EXCERPTED DATA:
▽
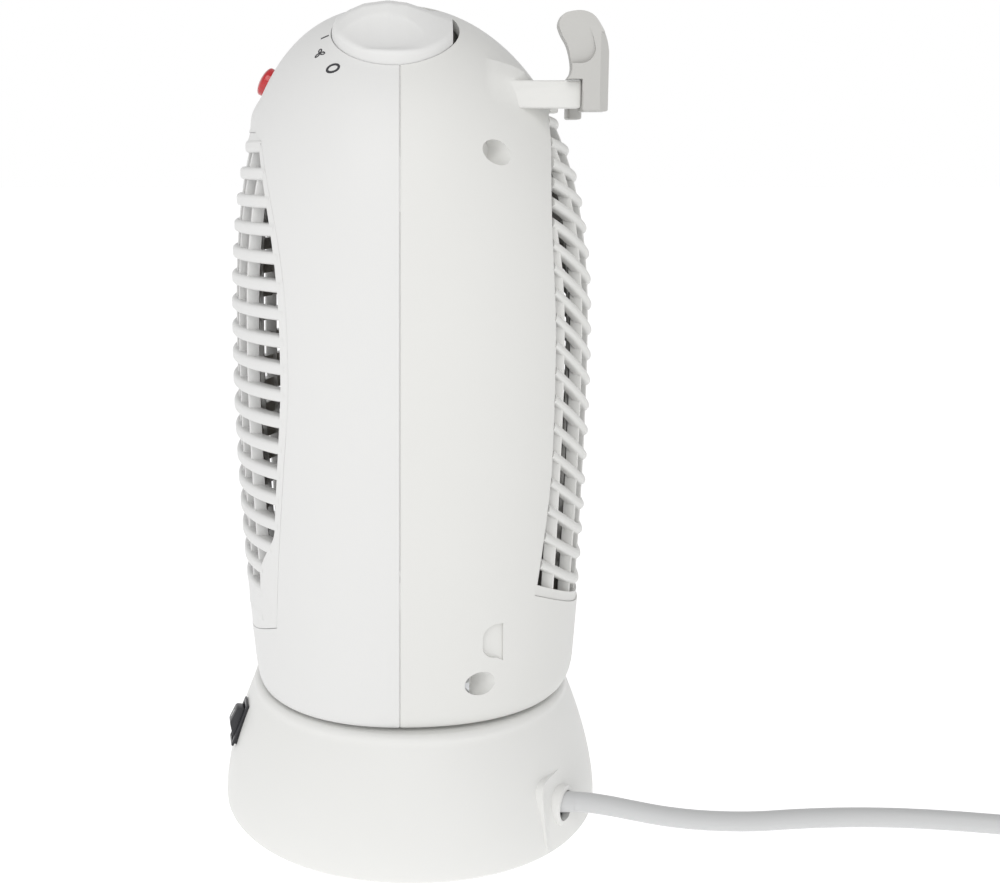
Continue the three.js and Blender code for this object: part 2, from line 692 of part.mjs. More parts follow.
△
▽
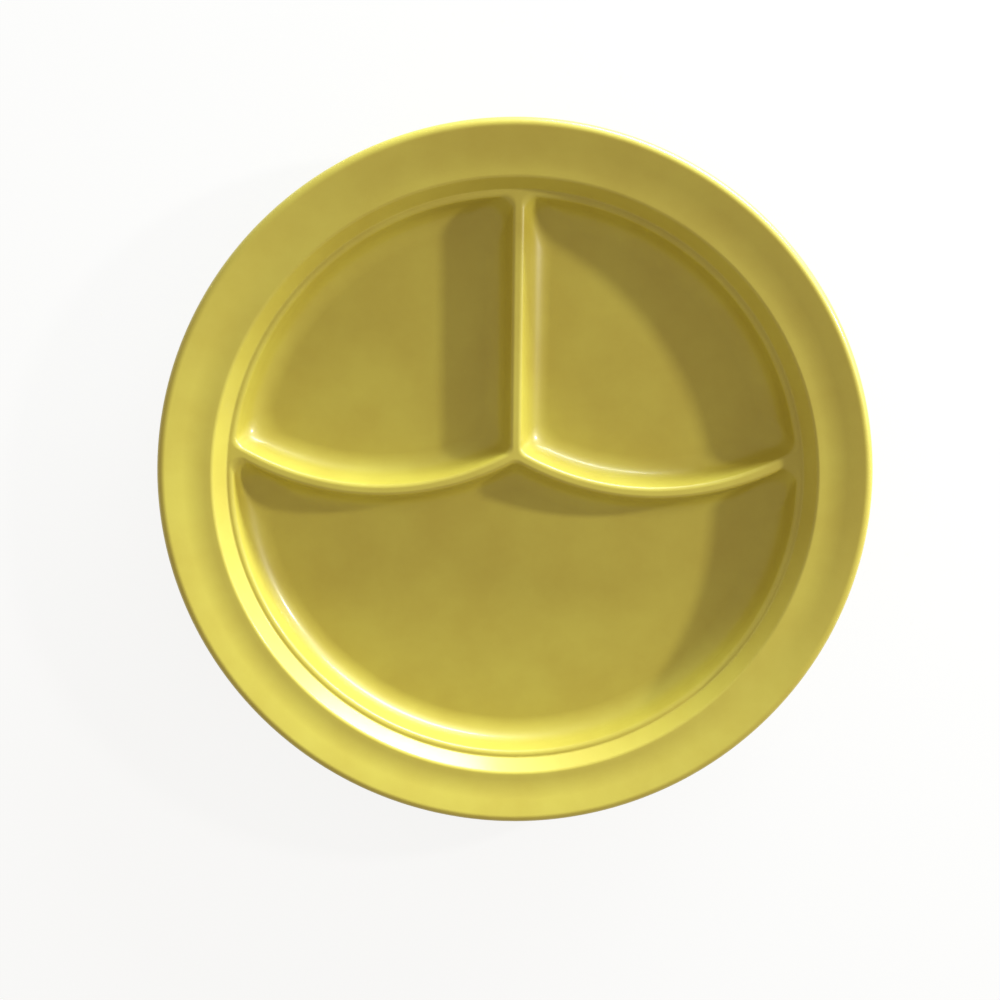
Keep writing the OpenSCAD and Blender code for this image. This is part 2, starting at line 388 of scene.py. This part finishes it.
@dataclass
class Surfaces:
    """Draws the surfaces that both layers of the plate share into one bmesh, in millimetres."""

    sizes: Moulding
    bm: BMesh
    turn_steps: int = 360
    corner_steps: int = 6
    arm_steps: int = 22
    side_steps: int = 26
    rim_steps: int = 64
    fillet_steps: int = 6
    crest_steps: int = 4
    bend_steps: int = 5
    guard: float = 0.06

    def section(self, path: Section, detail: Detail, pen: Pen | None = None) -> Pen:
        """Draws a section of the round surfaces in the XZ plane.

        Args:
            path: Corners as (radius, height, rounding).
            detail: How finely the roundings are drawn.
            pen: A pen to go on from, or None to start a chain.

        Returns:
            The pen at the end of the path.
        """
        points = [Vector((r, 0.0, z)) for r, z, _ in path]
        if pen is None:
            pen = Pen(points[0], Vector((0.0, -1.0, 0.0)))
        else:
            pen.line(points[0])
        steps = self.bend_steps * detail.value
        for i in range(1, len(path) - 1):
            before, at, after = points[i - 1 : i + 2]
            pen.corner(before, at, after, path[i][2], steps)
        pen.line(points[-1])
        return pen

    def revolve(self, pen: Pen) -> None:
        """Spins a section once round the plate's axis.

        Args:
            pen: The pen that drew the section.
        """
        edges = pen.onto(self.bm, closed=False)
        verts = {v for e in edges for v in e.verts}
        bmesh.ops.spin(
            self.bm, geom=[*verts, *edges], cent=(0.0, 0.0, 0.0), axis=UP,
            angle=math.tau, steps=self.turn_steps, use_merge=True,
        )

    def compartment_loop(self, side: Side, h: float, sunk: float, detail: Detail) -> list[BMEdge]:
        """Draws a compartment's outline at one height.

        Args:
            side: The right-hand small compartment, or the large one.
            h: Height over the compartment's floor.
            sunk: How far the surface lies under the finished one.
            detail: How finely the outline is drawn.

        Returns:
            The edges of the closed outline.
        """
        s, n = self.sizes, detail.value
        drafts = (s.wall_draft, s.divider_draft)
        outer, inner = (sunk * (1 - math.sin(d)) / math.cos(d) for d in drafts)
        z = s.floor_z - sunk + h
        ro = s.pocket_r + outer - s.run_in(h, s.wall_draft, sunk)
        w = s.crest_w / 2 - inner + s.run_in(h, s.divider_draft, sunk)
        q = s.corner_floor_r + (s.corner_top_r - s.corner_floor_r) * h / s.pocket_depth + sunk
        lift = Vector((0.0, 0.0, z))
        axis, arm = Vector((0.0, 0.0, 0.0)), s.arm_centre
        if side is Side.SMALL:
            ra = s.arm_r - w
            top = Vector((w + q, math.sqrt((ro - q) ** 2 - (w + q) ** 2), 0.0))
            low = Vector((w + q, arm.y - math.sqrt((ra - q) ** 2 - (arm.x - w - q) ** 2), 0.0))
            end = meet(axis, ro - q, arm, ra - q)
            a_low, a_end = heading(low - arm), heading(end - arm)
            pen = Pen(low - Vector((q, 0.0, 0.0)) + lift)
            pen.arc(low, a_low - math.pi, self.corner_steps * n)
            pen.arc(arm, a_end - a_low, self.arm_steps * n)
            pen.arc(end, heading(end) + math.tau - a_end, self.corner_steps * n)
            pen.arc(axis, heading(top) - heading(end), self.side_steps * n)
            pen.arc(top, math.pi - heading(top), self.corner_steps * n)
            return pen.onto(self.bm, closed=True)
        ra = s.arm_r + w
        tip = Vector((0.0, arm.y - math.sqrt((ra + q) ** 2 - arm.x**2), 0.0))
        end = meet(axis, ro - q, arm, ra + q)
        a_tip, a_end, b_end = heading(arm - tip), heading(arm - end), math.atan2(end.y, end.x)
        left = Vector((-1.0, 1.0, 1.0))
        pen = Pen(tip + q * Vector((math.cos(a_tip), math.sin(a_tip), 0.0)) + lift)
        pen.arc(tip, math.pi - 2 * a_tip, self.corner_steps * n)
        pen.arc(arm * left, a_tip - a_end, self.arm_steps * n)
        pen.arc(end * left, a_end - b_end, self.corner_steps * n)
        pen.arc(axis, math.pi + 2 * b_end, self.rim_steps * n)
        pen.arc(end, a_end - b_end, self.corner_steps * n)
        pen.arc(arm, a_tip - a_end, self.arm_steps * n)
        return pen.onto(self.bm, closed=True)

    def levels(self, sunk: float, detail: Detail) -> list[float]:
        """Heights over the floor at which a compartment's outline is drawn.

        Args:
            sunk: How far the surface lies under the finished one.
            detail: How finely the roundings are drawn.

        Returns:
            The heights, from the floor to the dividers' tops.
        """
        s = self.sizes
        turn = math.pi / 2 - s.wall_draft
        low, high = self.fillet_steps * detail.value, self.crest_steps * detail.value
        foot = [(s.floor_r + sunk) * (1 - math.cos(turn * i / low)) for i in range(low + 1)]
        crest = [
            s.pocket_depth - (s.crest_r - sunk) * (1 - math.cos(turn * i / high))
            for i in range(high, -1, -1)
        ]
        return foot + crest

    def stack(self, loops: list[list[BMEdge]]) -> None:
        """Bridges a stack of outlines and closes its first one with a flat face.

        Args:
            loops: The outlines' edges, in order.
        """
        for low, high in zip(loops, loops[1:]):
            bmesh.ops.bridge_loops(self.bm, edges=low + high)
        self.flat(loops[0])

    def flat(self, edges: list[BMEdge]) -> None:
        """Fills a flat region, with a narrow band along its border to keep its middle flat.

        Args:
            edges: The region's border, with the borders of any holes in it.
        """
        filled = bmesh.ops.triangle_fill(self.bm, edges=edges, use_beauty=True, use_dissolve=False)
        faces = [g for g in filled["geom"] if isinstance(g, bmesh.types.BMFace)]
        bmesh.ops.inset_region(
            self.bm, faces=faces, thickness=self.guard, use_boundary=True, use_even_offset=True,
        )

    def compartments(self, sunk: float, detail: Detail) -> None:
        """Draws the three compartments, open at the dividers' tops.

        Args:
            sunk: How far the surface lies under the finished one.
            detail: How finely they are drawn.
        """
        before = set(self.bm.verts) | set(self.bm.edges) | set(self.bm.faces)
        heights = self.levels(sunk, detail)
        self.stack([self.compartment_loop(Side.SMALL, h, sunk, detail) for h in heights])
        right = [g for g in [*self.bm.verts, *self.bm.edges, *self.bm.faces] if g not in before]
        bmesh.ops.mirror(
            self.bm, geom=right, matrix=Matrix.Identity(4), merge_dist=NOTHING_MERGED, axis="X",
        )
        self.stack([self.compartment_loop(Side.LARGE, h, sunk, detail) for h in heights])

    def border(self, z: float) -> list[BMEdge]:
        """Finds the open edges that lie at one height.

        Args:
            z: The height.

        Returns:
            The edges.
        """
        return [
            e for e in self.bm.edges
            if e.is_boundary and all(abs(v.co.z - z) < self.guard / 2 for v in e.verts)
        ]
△
Everything from the line with "Keep writing the" through the line with "detail: How finely the outline" is to be output exactly; leave out all other lines.

ANSWER BELOW:
Keep writing the OpenSCAD and Blender code for this image. This is part 2, starting at line 388 of scene.py. This part finishes it.
@dataclass
class Surfaces:
    """Draws the surfaces that both layers of the plate share into one bmesh, in millimetres."""

    sizes: Moulding
    bm: BMesh
    turn_steps: int = 360
    corner_steps: int = 6
    arm_steps: int = 22
    side_steps: int = 26
    rim_steps: int = 64
    fillet_steps: int = 6
    crest_steps: int = 4
    bend_steps: int = 5
    guard: float = 0.06

    def section(self, path: Section, detail: Detail, pen: Pen | None = None) -> Pen:
        """Draws a section of the round surfaces in the XZ plane.

        Args:
            path: Corners as (radius, height, rounding).
            detail: How finely the roundings are drawn.
            pen: A pen to go on from, or None to start a chain.

        Returns:
            The pen at the end of the path.
        """
        points = [Vector((r, 0.0, z)) for r, z, _ in path]
        if pen is None:
            pen = Pen(points[0], Vector((0.0, -1.0, 0.0)))
        else:
            pen.line(points[0])
        steps = self.bend_steps * detail.value
        for i in range(1, len(path) - 1):
            before, at, after = points[i - 1 : i + 2]
            pen.corner(before, at, after, path[i][2], steps)
        pen.line(points[-1])
        return pen

    def revolve(self, pen: Pen) -> None:
        """Spins a section once round the plate's axis.

        Args:
            pen: The pen that drew the section.
        """
        edges = pen.onto(self.bm, closed=False)
        verts = {v for e in edges for v in e.verts}
        bmesh.ops.spin(
            self.bm, geom=[*verts, *edges], cent=(0.0, 0.0, 0.0), axis=UP,
            angle=math.tau, steps=self.turn_steps, use_merge=True,
        )

    def compartment_loop(self, side: Side, h: float, sunk: float, detail: Detail) -> list[BMEdge]:
        """Draws a compartment's outline at one height.

        Args:
            side: The right-hand small compartment, or the large one.
            h: Height over the compartment's floor.
            sunk: How far the surface lies under the finished one.
            detail: How finely the outline is drawn.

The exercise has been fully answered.